Organize this: Software notebook for financial services grabs $19M funding

When Alap Shah was an investor, he would print out financial statements, highlight them, organize the stack of documents into a model and then present proposals.

He guesses research was about 80% of his workflow. “I spent most of my day reading documents,” he says.

To simplify the process, Shah and a team of Wall Street analysts built a tool that he calls the Evernote for financial analysts. The software is the basis for Sentieo, a financial research management system that allows clients to do research and collaborate in one software notebook.

Targeting managers at hedge funds, mutual funds, pension funds, family offices, corporate users and RIAs, the San Francisco-based startup recently picked up $19 million in Series A funding, led by private equity firm Centana Growth Partners.

With updates coming slowly for systems such as the Bloomberg Terminal and S&P Capital IQ, Eric Byunn, co-founder and partner at Centana, believes that financial research technology is an area that is ripe for disruption.

Alap Shah, CEO and co-founder of Sentieo

“On one hand you have modern tools that are not finance specific, like Yahoo Finance and Google, and on the other hand you’ve got a bunch of systems that were architected quite a while ago,” Byunn says.

For many investors, data overload stands in the way of getting work done, says Leonard Langsdorf, chief technology officer of Capco’s digital innovation labs.

“How many more deals are out there today? And since I have been in the industry to today, not much has changed,” Langsdorf says.

Sentieo also allows analysts to search through their own internal content, the financial disclosures of the companies Sentieo tracks and research from over 1,000 sell-side contributors.

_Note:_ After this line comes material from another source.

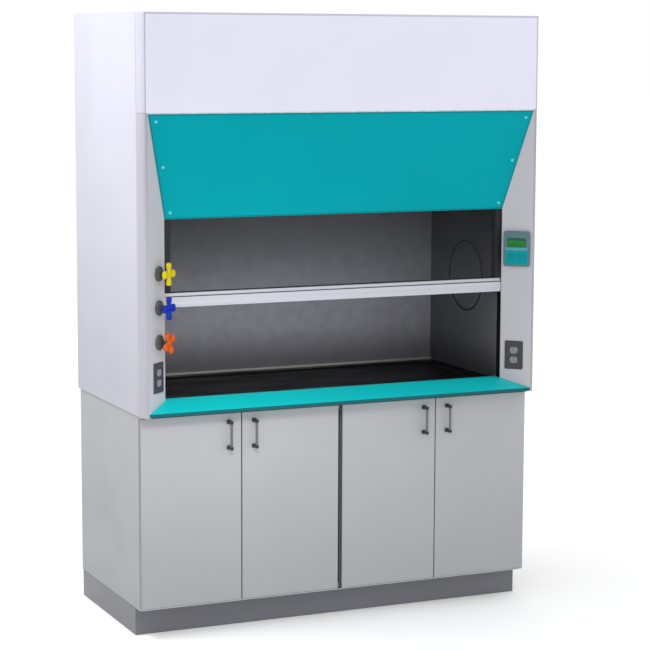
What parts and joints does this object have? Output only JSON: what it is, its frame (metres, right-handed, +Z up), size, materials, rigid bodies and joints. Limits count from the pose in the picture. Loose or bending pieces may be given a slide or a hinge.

The system intuitively searches for synonyms: “Guidance” will also bring back results for “Forecasts,” “Looks,” and “Expectations.”

Sentieo also understands the structure of financial documents.

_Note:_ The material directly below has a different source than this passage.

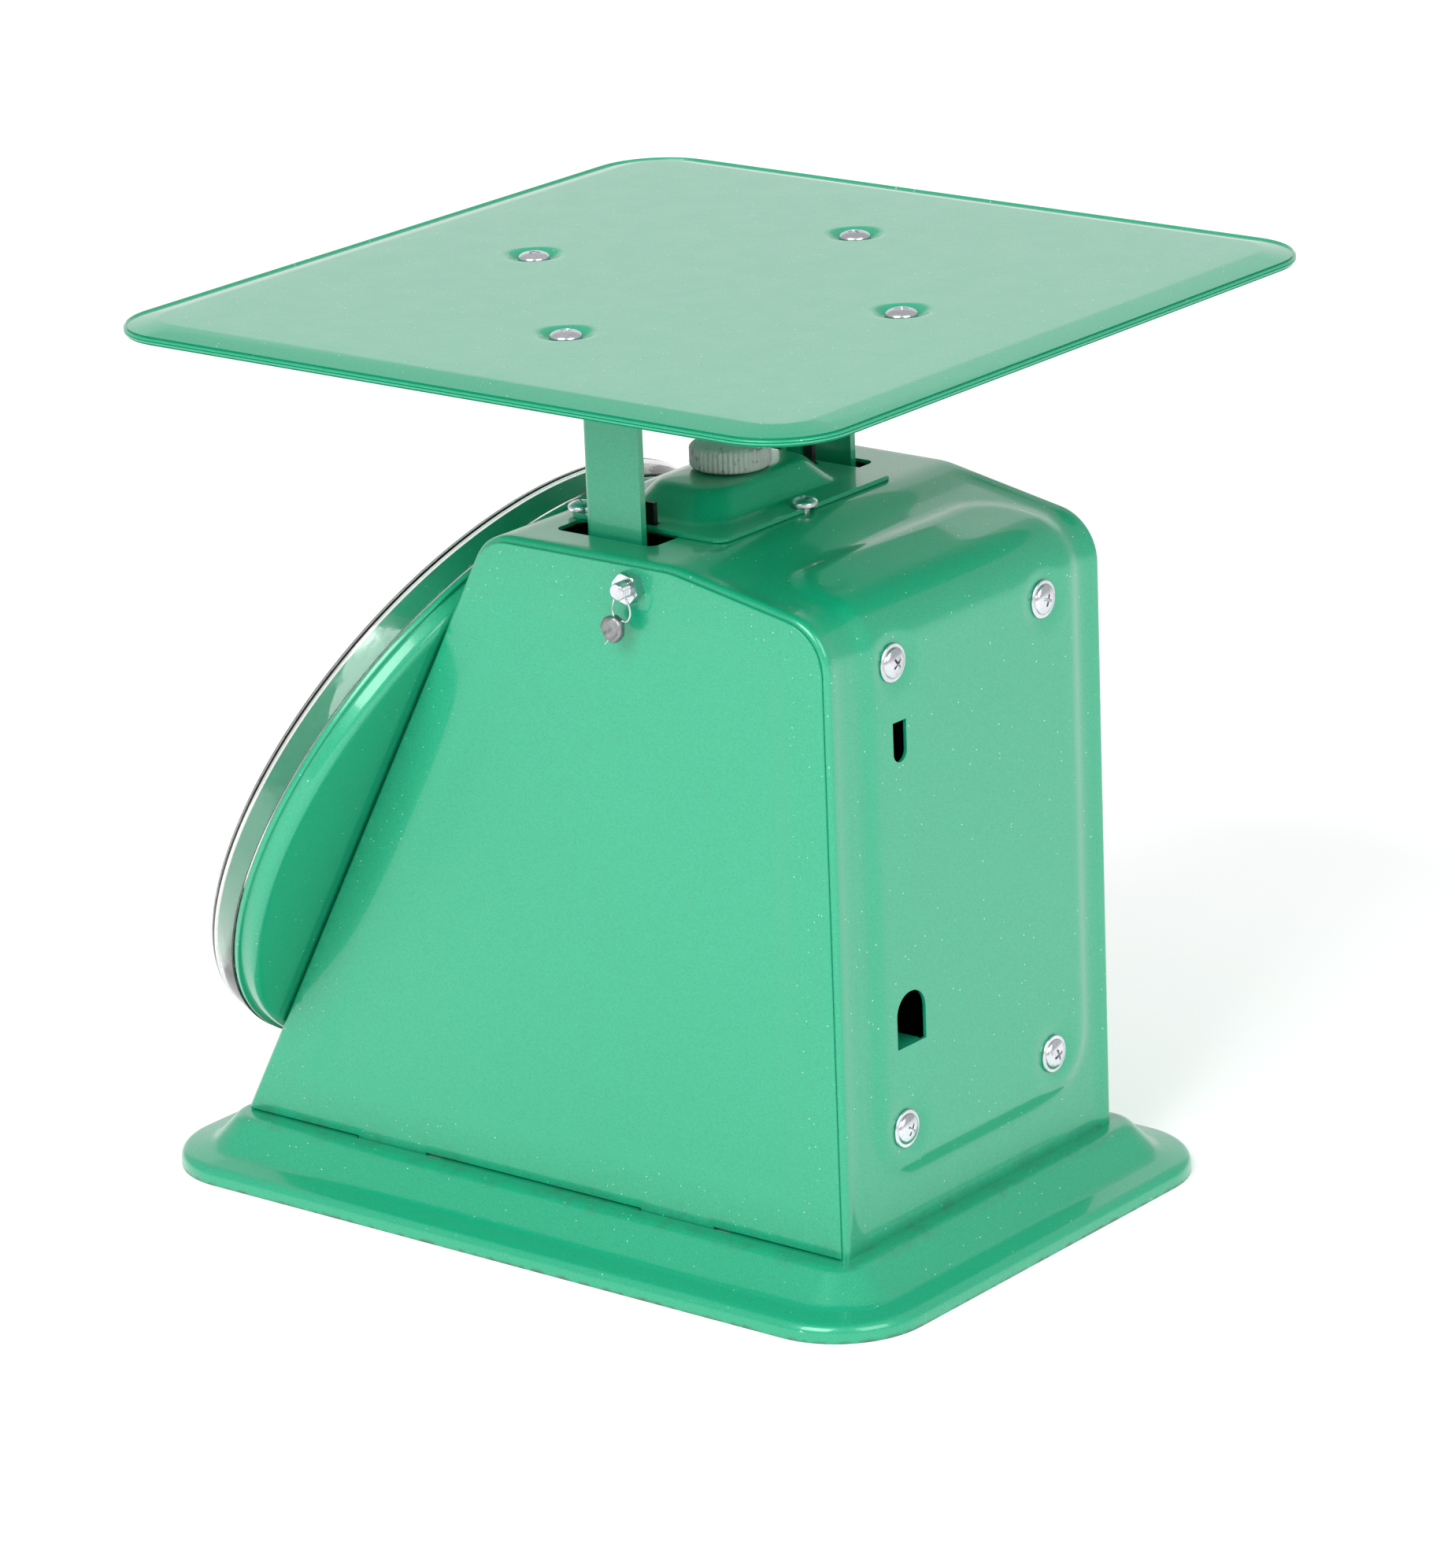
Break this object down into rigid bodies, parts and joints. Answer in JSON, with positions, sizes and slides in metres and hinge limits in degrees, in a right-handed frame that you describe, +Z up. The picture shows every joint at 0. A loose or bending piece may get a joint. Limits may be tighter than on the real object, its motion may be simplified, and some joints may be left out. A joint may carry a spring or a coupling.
{
  "type": "mechanical dial platform scale",
  "caption": "Spring dial scale: pressed steel case on a base pan, tilted round dial, square tray on two arms, rack and pinion pointer and a zero knob.",
  "frame": {"origin": "centre of the base pan's underside, on the table", "axes": "+Z up, the dial faces -Y, +X is on the right of a person reading the dial"},
  "size_m": [0.245, 0.2791, 0.2688],
  "materials": {
    "green_paint": "gloss",
    "zinc_steel": "satin",
    "plain_steel": "satin",
    "black_steel": "satin",
    "spring_steel": "satin",
    "brass": "satin",
    "bright_steel": "satin",
    "lead": "matte",
    "grey_plastic": "matte",
    "dial_white": "matte",
    "pointer_black": "satin",
    "clear_acrylic": "gloss"
  },
  "bodies": {
    "housing": {"base_pan": "green_paint", "hood": "green_paint", "side_plate_right": "green_paint", "side_plate_left": "green_paint", "chassis_side_right": "plain_steel", "chassis_side_left": "plain_steel", "chassis_upper_strap": "plain_steel", "chassis_lower_strap": "plain_steel", "back_spacers": "zinc_steel", "top_bracket": "green_paint", "bracket_screws": "zinc_steel", "back_screws": "zinc_steel", "base_screws": "zinc_steel", "right_stud": "zinc_steel", "right_nut": "zinc_steel", "left_stud": "zinc_steel", "left_nut": "zinc_steel", "dial_dish": "green_paint", "dial_face": "dial_white", "dial_posts": "zinc_steel", "dial_face_screws": "zinc_steel", "dial_cover": "clear_acrylic", "dial_screws": "zinc_steel", "movement_frame": "plain_steel", "front_bush": "brass", "rear_bush": "brass", "rack_guide_pin": "bright_steel", "upper_link_shaft": "plain_steel", "lower_link_shaft": "plain_steel"},
    "carriage": {"platform": "green_paint", "platform_screws": "zinc_steel", "spider": "green_paint", "arm_right": "green_paint", "arm_left": "green_paint", "lower_crossbar": "plain_steel", "crossbar_bolts": "zinc_steel", "guide_pins": "zinc_steel", "rack_arm": "plain_steel", "rack_tab": "plain_steel", "rack": "brass", "lower_spring_plugs": "plain_steel"},
    "zero_beam": {"spring_beam": "black_steel", "upper_spring_plugs": "plain_steel", "spring_right": "spring_steel", "spring_left": "spring_steel"},
    "zero_knob": {"tare_knob": "grey_plastic", "knob_rod": "black_steel", "knob_nut": "black_steel"},
    "dial_pointer": {"pointer_shaft": "bright_steel", "pinion": "brass", "pointer": "pointer_black", "pointer_cap": "brass"},
    "upper_links": {"upper_link_right": "plain_steel", "upper_link_left": "plain_steel", "upper_tie_rod": "plain_steel"},
    "lower_links": {"lower_link_right": "plain_steel", "lower_link_left": "plain_steel", "lower_tie_rod": "plain_steel"},
    "wire_seal": {"seal_wire": "bright_steel", "lead_seal": "lead"}
  },
  "joints": [
    {"name": "platform_slide", "type": "slide", "parent": "housing", "child": "carriage", "axis": [0, 0, -1], "range_m": [0, 0.02], "stiffness_N_per_m": 4905, "springref_m": -0.0036, "deforming": ["spring_right", "spring_left"]},
    {"name": "pointer_turn", "type": "hinge", "parent": "housing", "child": "dial_pointer", "pos_m": [0, -0.0614, 0.11], "axis": [0, 0.8805, -0.4741], "range_deg": [0, 362]},
    {"name": "upper_link_swing", "type": "hinge", "parent": "housing", "child": "upper_links", "pos_m": [0, 0.0753, 0.15], "axis": [1, 0, 0], "range_deg": [0, 24]},
    {"name": "lower_link_swing", "type": "hinge", "parent": "housing", "child": "lower_links", "pos_m": [0, 0.0753, 0.08], "axis": [1, 0, 0], "range_deg": [0, 24]},
    {"name": "zero_knob_turn", "type": "hinge", "parent": "housing", "child": "zero_knob", "pos_m": [0, 0.028, 0.2156], "axis": [0, 0, 1], "range_deg": [-725, 725]},
    {"name": "zero_beam_slide", "type": "slide", "parent": "housing", "child": "zero_beam", "axis": [0, 0, 1], "range_m": [-0.002, 0.002]},
    {"name": "seal_swing", "type": "hinge", "parent": "housing", "child": "wire_seal", "pos_m": [0.0692, 0.0433, 0.199], "axis": [0, -1, 0], "range_deg": [-4, 110]}
  ],
  "couplings": [
    {"joint": "pointer_turn", "follows": "platform_slide", "rad_per_m": 314.46},
    {"joint": "upper_link_swing", "follows": "platform_slide", "rad_per_m": 19.934},
    {"joint": "lower_link_swing", "follows": "platform_slide", "rad_per_m": 19.934},
    {"joint": "zero_knob_turn", "follows": "zero_beam_slide", "rad_per_m": -6283.2}
  ]
}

“You don’t just search a Tesla earnings conference call transcript, you can go so far as to search and find what Elon Musk has said, what the CFO said, what specific analysts said,” Shah notes. “Similarly let’s say you’re looking at the risk factor section of the 10K or the 10Q, instead of searching the entire document, you can ask who is so exposed to the Trump administration that they are actually calling out that fear within the risk factor section?”

With Sentieo’s natural language processing abilities, the program can analyze how sentiment changes from one document to the next and build a history of financial tables from multiple documents.

“We try to build tools that will string data from a bunch of different platforms all into one whereas some of the older tools are built in a different era, where you typically just want to get the data out of the platform and then pull that data out onto your desktop and use microsoft suite products to really process it,” Shah says.

Once an analyst buys a stock and puts it into his or her portfolio, that analyst can repeat this research on Sentieo every quarter to see how the stock’s performance compares to the analyst’s original investing thesis. The platform also surfaces textual and financial insights and news for clients.

Sentieo has more than 700 clients and covers 20 million financial documents from more than 64,000 sources.

Most of the funding from this round will go towards building Sentieo’s go-to-market strategy. The company wants to add employees to marketing, sales, customer support and product specialist teams.

“We’re really focused on making sure that a lot more folks in our industry, take a look at the product, and understand how powerful it is for their workflow and how custom built it is for what they are trying to do,” Shah says.

At this point, Capco's Langsdorf doesn’t believe Sentieo will be able to compete with the Bloomberg Terminal because of how much of a social network Bloomberg has built for investors — traders partly pay for the terminals so they can talk to other traders.

The startup is much more likely to pose a threat to S&P Capital IQ, he says. Rolling up many resources and producing a research report for portfolio managers is the platform’s key advantage. “They’re getting rid of some of these desks that are just sitting in banks and automating processes of junior staff,” Langsdorf says.

Shah says that one advantage of his system is that the more companies join Sentieo’s platform, the more financial data it has to train its system.

“The underlying challenge that everyone faces in the investing business today is really around information overload and how do you process more and more data,” Shah says. “The folks that are better at processing it are going to generate better returns. For that reason, you can no longer expect someone to come in, log into your platform and pull the data out.

"We want to become more and more of a push vendor, where we understand what the user cares about based on their previous actions, as well as do our own actions to understand the content coming in.”